Türkiye’de yerel bilişim sektörünün önde gelen markası Technopc’nin hedefi yıllık 100 milyon dolar ciroya ulaşmak. Technopc’nin Yönetici Ortağı Murat Yücel, “Şu an 30’dan fazla ülkeye ihracat yapıyoruz ve bir dünya markası olmak istiyoruz” dedi. Yerli üretimin önemine dikkat çeken Yücel, özellikle son 5 yıldır yabancı hiçbir markayı satışa sunmadıklarına işaret etti.

Yerel ve kurumsal bilgisayar üretimi ile medikal ve endüstriyel çözümler alanında pazar lideri Technopc’nin Yönetici Ortağı Murat Yücel, “Gücümüzün, başarabileceklerimizin farkındayız. 1998’den beri bilişim sektöründe hizmet veriyoruz ve hız kesmeden yolumuza devam ediyoruz” dedi. Bu yola çıkarken kurdukları hayallerin henüz sadece yüzde 10’luk kısmını gerçekleştirme fırsatı bulduklarını belirten Yücel, “Ülkemiz için en iyisini istiyoruz. Önümüzde daha yüzde 90’lık bir yol var. Yıllık ciromuz 100 milyon TL ancak şu an hedefimiz 100 milyon dolar. Şu an 30’dan fazla ülkeye ihracat yapıyoruz ve bir dünya markası olmak istiyoruz” diye konuştu.

Yabancı hiçbir ürün satmıyoruz

Yücel, 20 yıllık geçmişlerinin ilk 10 yılında yabancı markaların ürünlerini sattıklarını fakat daha sonra yerli üretime önem verdiklerinin altını çizdi. Technopc olarak yerli üretime önem vermeleri nedeniyle de kendi ürünlerini müşteriye sunduklarını ifade eden Yücel, özellikle son 5 yıldır yabancı hiçbir markayı satışa sunmadıklarının bilgisini verdi. Yücel, “Zamanla ürün gamımız ciddi bir portföye ulaştı. Şu an 6 kategoride 80 çeşit ürünümüz var. Bu ürün portföyünde yerli başka bir marka yok. Kataloğumuzda bulunan ürünlerin yüzde 50’den fazlası rakiplerimizde yok. Hatta şunu çok net söyleyebilirim ki bütün markaların ürünlerini bir araya getirsek bizde olan tüm ürünler yine olmaz. Sahada çok tecrübe kazandığımız için ihtiyaca yönelik hareket ediyoruz ve ‘Biz ne yapmalıyız?’ sorusunun cevabını çok iyi biliyoruz.

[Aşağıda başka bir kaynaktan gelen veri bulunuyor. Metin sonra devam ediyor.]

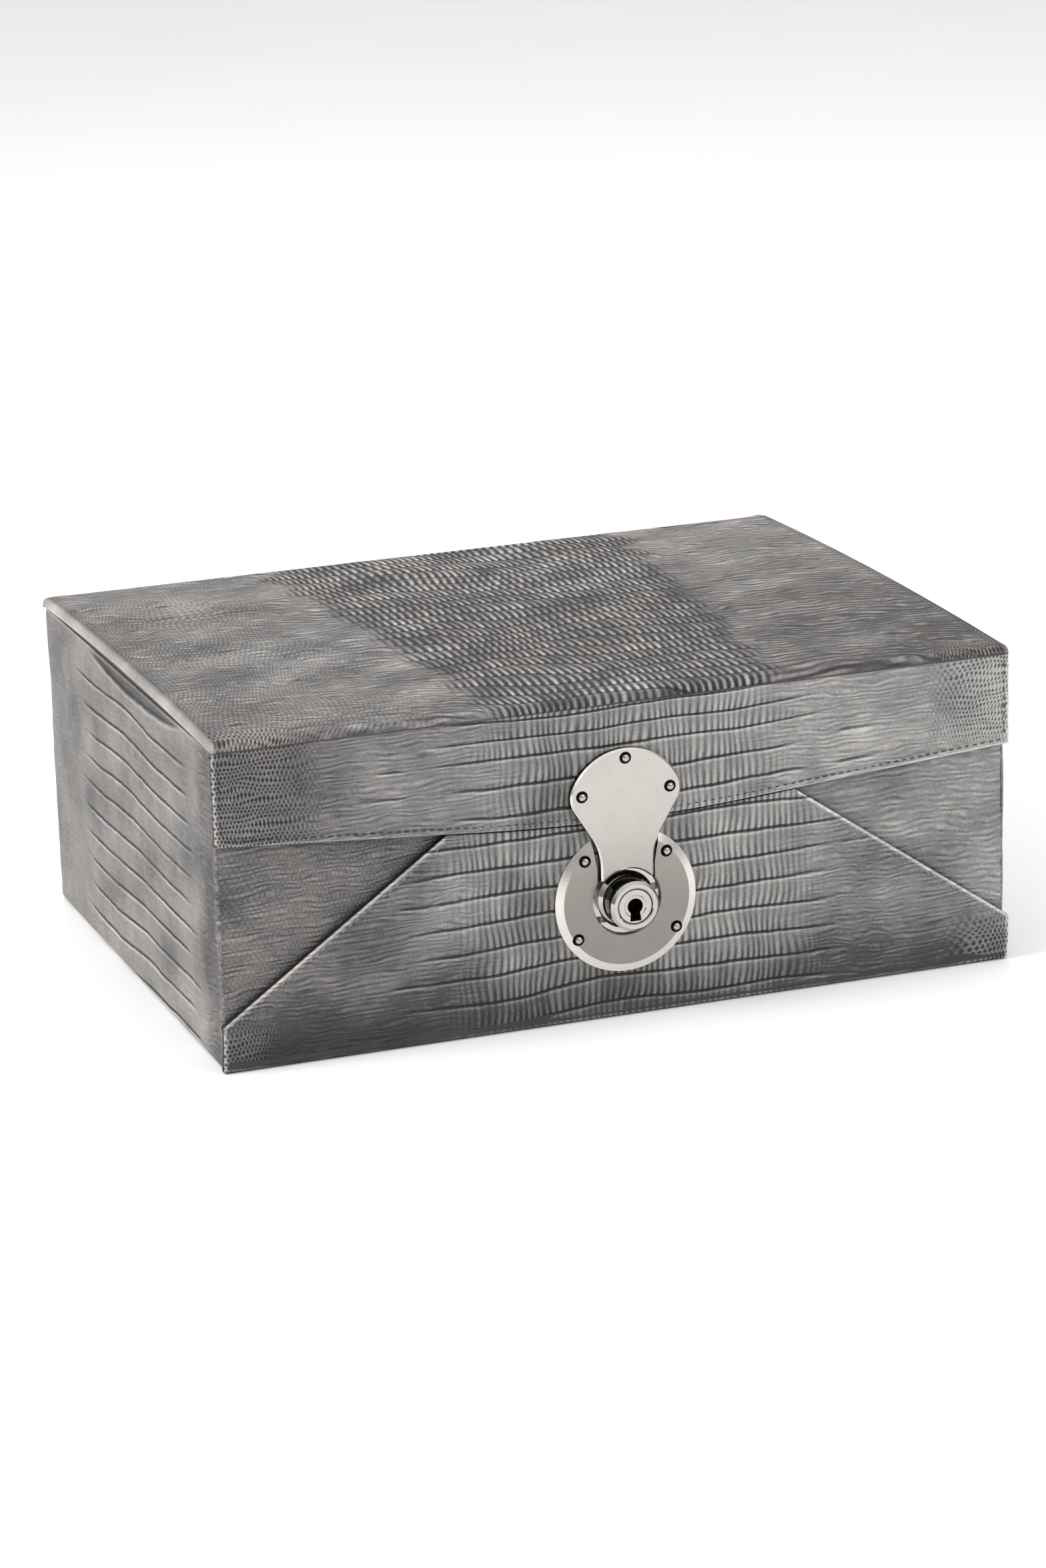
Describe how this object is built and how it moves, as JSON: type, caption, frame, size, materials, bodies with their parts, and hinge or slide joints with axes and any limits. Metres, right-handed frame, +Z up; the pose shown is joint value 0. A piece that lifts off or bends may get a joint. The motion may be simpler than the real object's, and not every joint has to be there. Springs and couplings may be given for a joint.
{
  "type": "jewellery chest",
  "caption": "Leather-covered jewellery chest with a hinged lid, hasp lock, two stacked drawers behind one hexagonal front, and a sliding ring tray.",
  "frame": {"origin": "middle of the bottom face, on the surface that the chest stands on", "axes": "X to the right and Y to the back as seen from the lock side, Z up"},
  "size_m": [0.3, 0.2391, 0.122],
  "materials": {
    "leather": "lizard-grain embossed, satin",
    "nickel": "polished nickel plate",
    "steel": "plain zinc-plated",
    "board": "raw fibreboard",
    "suede_board": "board wrapped in suede cloth",
    "suede": "suede cloth",
    "mirror_glass": "silvered glass"
  },
  "bodies": {
    "case": {"base_leather": "leather", "base_board": "board", "left_wall": "board", "right_wall": "board", "back_wall": "board", "front_post_left": "board", "front_post_right": "board", "front_rail": "board", "left_leather": "leather", "right_leather": "leather", "back_leather": "leather", "tunnel_left": "suede_board", "tunnel_right": "suede_board", "tunnel_roof": "suede_board", "drawer_runners": "suede_board", "tray_rails": "suede_board", "compartment_pad": "suede", "well_pads": "suede", "long_divider": "suede_board", "cross_dividers": "suede_board", "hinge_lower_leaves": "nickel", "hinge_pins": "nickel", "hinge_screws": "nickel"},
    "lid": {"lid_board": "board", "flap_board": "board", "lid_leather": "leather", "lid_frame": "suede", "mirror": "mirror_glass", "lid_lining": "suede", "hasp_plate": "nickel", "hasp_rivets": "nickel", "hasp_catch": "nickel", "hinge_upper_leaves": "nickel", "lid_hinge_screws": "nickel"},
    "lower_drawer": {"drawer_front_board": "board", "drawer_front_leather": "leather", "drawer_front_core": "suede_board", "lower_drawer_sides": "suede_board", "lower_drawer_back": "suede_board", "lower_drawer_bottom": "suede_board", "lower_drawer_pad": "suede", "lock_plate": "nickel", "lock_rivets": "nickel", "lock_housing": "nickel", "lock_case": "steel"},
    "lock_core": {"lock_plug": "nickel", "lock_cam": "steel"},
    "upper_drawer": {"upper_drawer_front": "suede_board", "upper_drawer_sides": "suede_board", "upper_drawer_back": "suede_board", "upper_drawer_bottom": "suede_board", "upper_drawer_pad": "suede", "upper_drawer_pull": "suede"},
    "tray": {"tray_bottom": "suede_board", "tray_ends": "suede_board", "tray_sides": "suede_board", "tray_divider": "suede_board", "tray_pad": "suede", "ring_rolls": "suede"}
  },
  "joints": [
    {"name": "lid_hinge", "type": "hinge", "parent": "case", "child": "lid", "pos_m": [0, 0.1148, 0.1163], "axis": [-1, 0, 0], "range_deg": [0, 95]},
    {"name": "lower_drawer_slide", "type": "slide", "parent": "case", "child": "lower_drawer", "axis": [0, -1, 0], "range_m": [0, 0.09]},
    {"name": "upper_drawer_slide", "type": "slide", "parent": "case", "child": "upper_drawer", "axis": [0, -1, 0], "range_m": [0, 0.05]},
    {"name": "lock_turn", "type": "hinge", "parent": "lower_drawer", "child": "lock_core", "pos_m": [0, -0.1119, 0.0444], "axis": [0, 1, 0], "range_deg": [0, 40]},
    {"name": "tray_slide", "type": "slide", "parent": "case", "child": "tray", "axis": [1, 0, 0], "range_m": [0, 0.1426]}
  ],
  "couplings": [
    {"joint": "lower_drawer_slide", "follows": "lid_hinge", "m_per_rad": 0.054},
    {"joint": "upper_drawer_slide", "follows": "lid_hinge", "m_per_rad": 0.03}
  ]
}
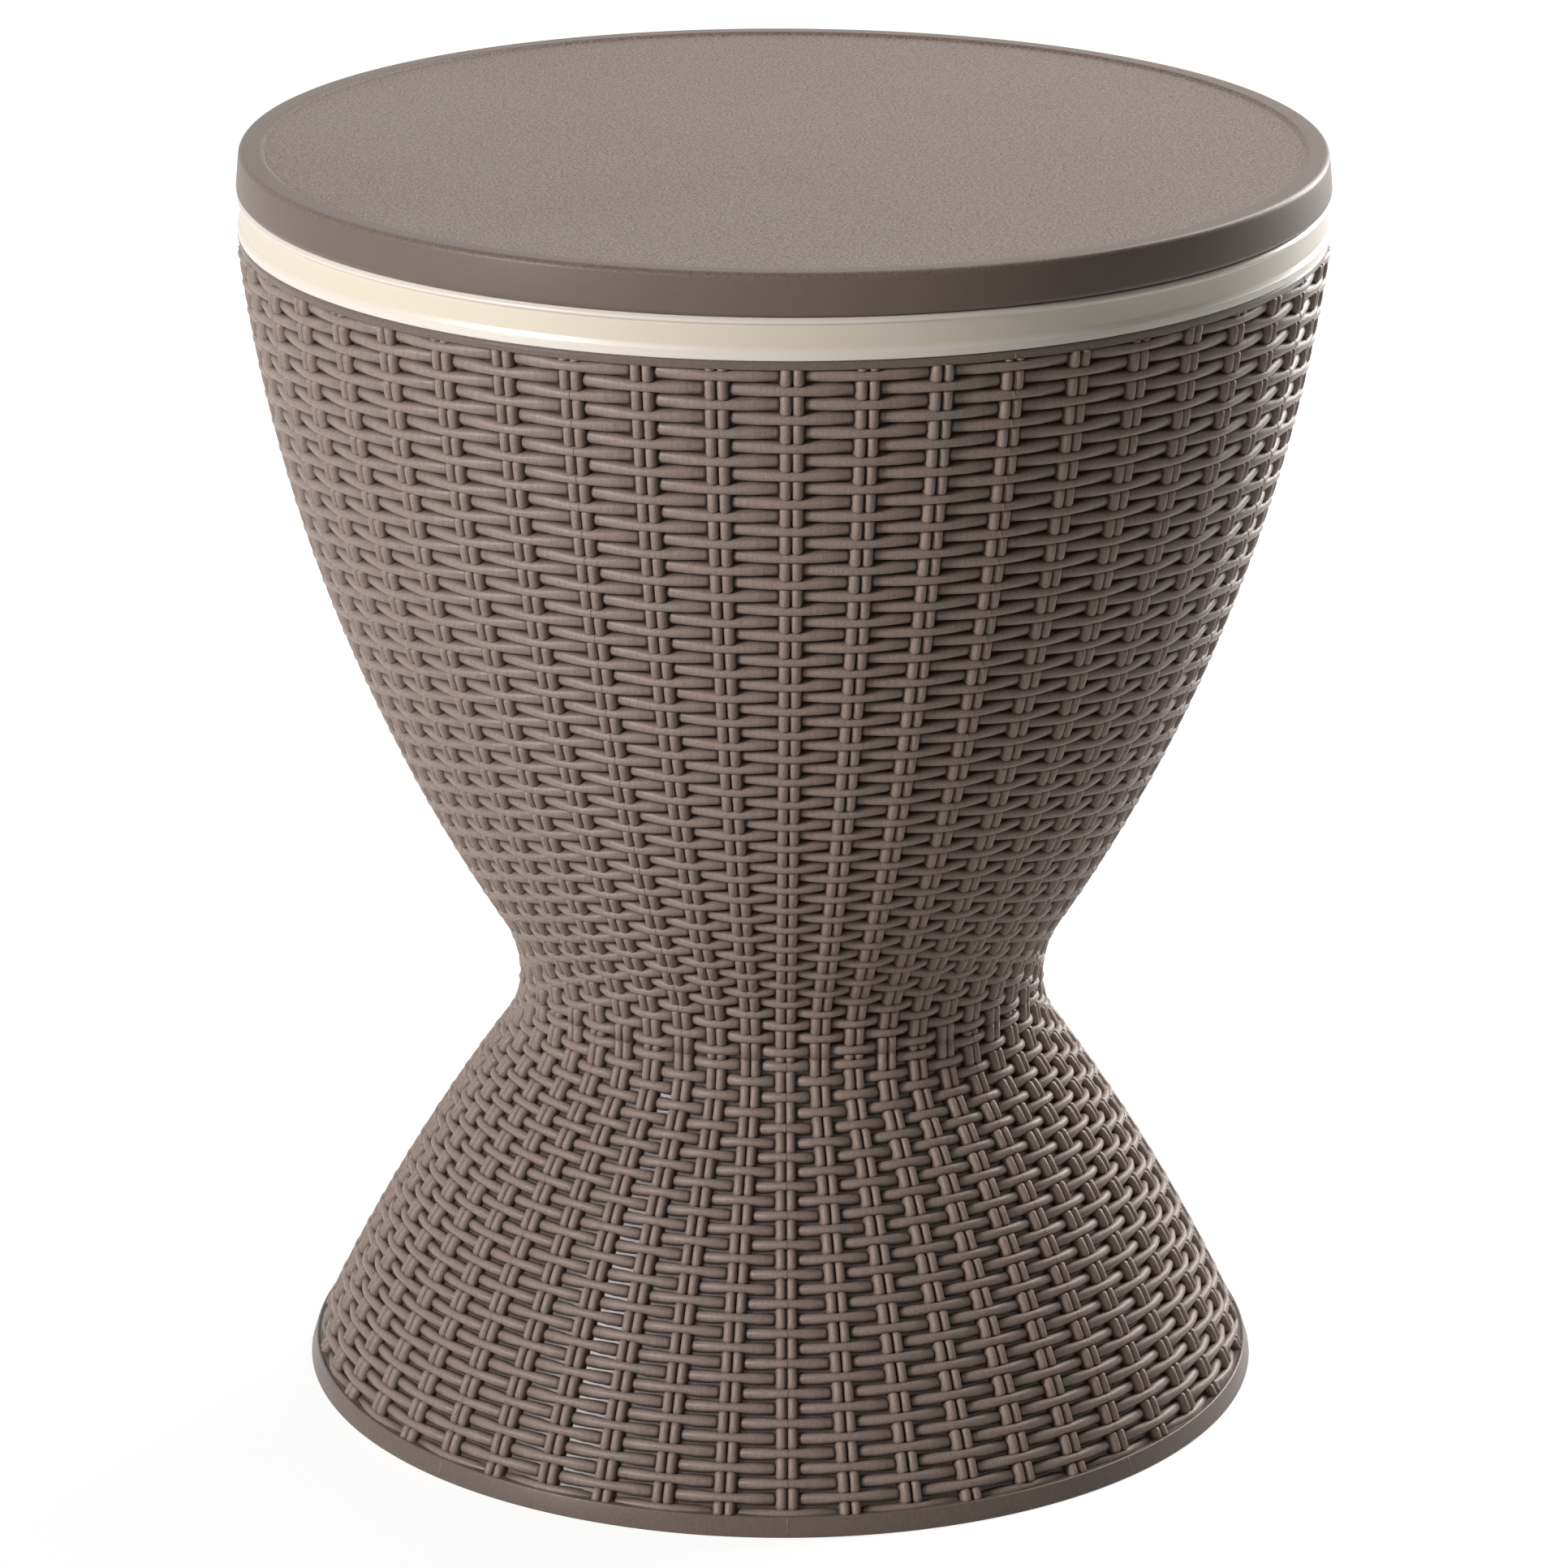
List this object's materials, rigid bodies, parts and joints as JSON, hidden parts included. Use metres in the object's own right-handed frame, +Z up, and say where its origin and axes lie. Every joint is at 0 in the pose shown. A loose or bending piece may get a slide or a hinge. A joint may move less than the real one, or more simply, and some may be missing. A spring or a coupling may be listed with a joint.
{
  "type": "cooler table with lid",
  "caption": "Hourglass side table in a basket-weave relief; its round tabletop lifts on a telescopic post and twists to lock over an ice bucket with a drain plug.",
  "frame": {"origin": "on the floor, at the middle of the pedestal's ring", "axes": "+Z up along the table's axis; -Y is the side the picture shows"},
  "size_m": [0.4884, 0.4884, 0.58],
  "materials": {
    "brown_tabletop": "fine-grained satin moulded plastic",
    "brown_wicker": "matte moulded plastic in a basket-weave relief",
    "brown_plastic": "satin moulded plastic",
    "cream_plastic": "satin-gloss moulded plastic",
    "brown_tube": "powder-coated tube",
    "fixed_tube": "mill-finish extruded tube",
    "black_plastic": "satin moulded plastic",
    "steel": "stainless steel",
    "rubber": "moulded rubber"
  },
  "bodies": {
    "stand": {"ice_bucket": "cream_plastic", "upper_wicker_shell": "brown_wicker", "lower_wicker_shell": "brown_wicker", "outer_post_tube": "fixed_tube", "post_collar": "brown_plastic", "collar_screws": "steel", "post_end_cap": "black_plastic", "post_clamp_nut": "black_plastic", "waist_bridge": "brown_plastic", "waist_screws": "steel", "drain_spigot": "cream_plastic", "drain_washer": "rubber", "drain_nut": "cream_plastic"},
    "post_guide": {"guide_bush": "black_plastic"},
    "tabletop": {"lid_top_panel": "brown_tabletop", "lid_underside": "brown_plastic", "lid_screws": "steel", "lid_hub": "brown_plastic", "lid_hub_screws": "steel", "post_pin": "steel", "inner_post": "brown_tube", "lock_cam": "black_plastic", "lock_cam_pin": "steel", "bush_clip": "steel"},
    "plug": {"drain_plug": "cream_plastic", "drain_plug_seal": "rubber"}
  },
  "joints": [
    {"name": "lid_lift", "type": "slide", "parent": "stand", "child": "post_guide", "axis": [0, 0, 1], "range_m": [0, 0.26]},
    {"name": "lid_twist", "type": "hinge", "parent": "post_guide", "child": "tabletop", "pos_m": [0, 0, 0.14], "axis": [0, 0, 1], "range_deg": [0, 35]},
    {"name": "drain_plug_pull", "type": "slide", "parent": "stand", "child": "plug", "axis": [0, 0, 1], "range_m": [0, 0.04]}
  ]
}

Yurt dışında belki de 100’den fazla fuara katıldık. Biz, diğer markalardan farklı olarak özel üretime odaklandık” ifadelerini kullandı.

Potansiyelimizin altındayız

Dünya bilişim pazarının 4.1 trilyon dolar, Avrupa bilişim pazarının 1.2 trilyon dolar, Türkiye bilişim pazarının ise yalnızca 31.2 milyar dolar olduğunu söyleyen Yücel, Türkiye’nin bilişim sektörü ihracatının ise sadece 1.02 milyar dolar olduğunu açıkladı. Bu rakamlara bakıldığında çok negatif bir noktada olunduğunu anlatan Yücel, “Bunu pozitife çevirebilmek için yerli ve milli üretime dikkat çekmemiz gerekiyor. Dünyada ticaretin yüzde 14’ü bilişim sektöründe dönüyor. Bizim bilişim sektöründeki ihracatımızın da en az bu oranlarda olması şart. Hedefimiz içeriye sattığımız kadar dışarıya satabilmek. En azından yüzde 50’sini ihraç ediyor olabilmemiz gerekiyor. Şu an potansiyelimizin çok altındayız” değerlendirmesinde bulundu.

Markalaşmak şart

Türkiye’de ilk yerli malı belgesi alan şirket olduklarını anımsatan Yücel şunları kaydetti: “Türkiye’deki yasa gereği bir şirketin ‘Made in Turkey’ olması için yüzde 51 yerlilik oranına sahip olması gerekiyor. Bizde çok yüksek olan bu oran örneğin Tayvan’da yüzde 39. Yüzde 20’lerde olması daha uygun olur.” Ayrıca, üretmekle birlikte ülke olarak markalaşmaya da önem verilmesi gerektiğini vurgulayan Yücel, “Mesela bazı markalar üretimini Vietnam’da yapıyor diye 70 TL’ye satmıyor ürününü, yine 500 TL civarında etiketle satışa çıkartıyor” dedi. Yücel, bu markalaşma yolunda devlet desteğinin önemine dikkat çekti.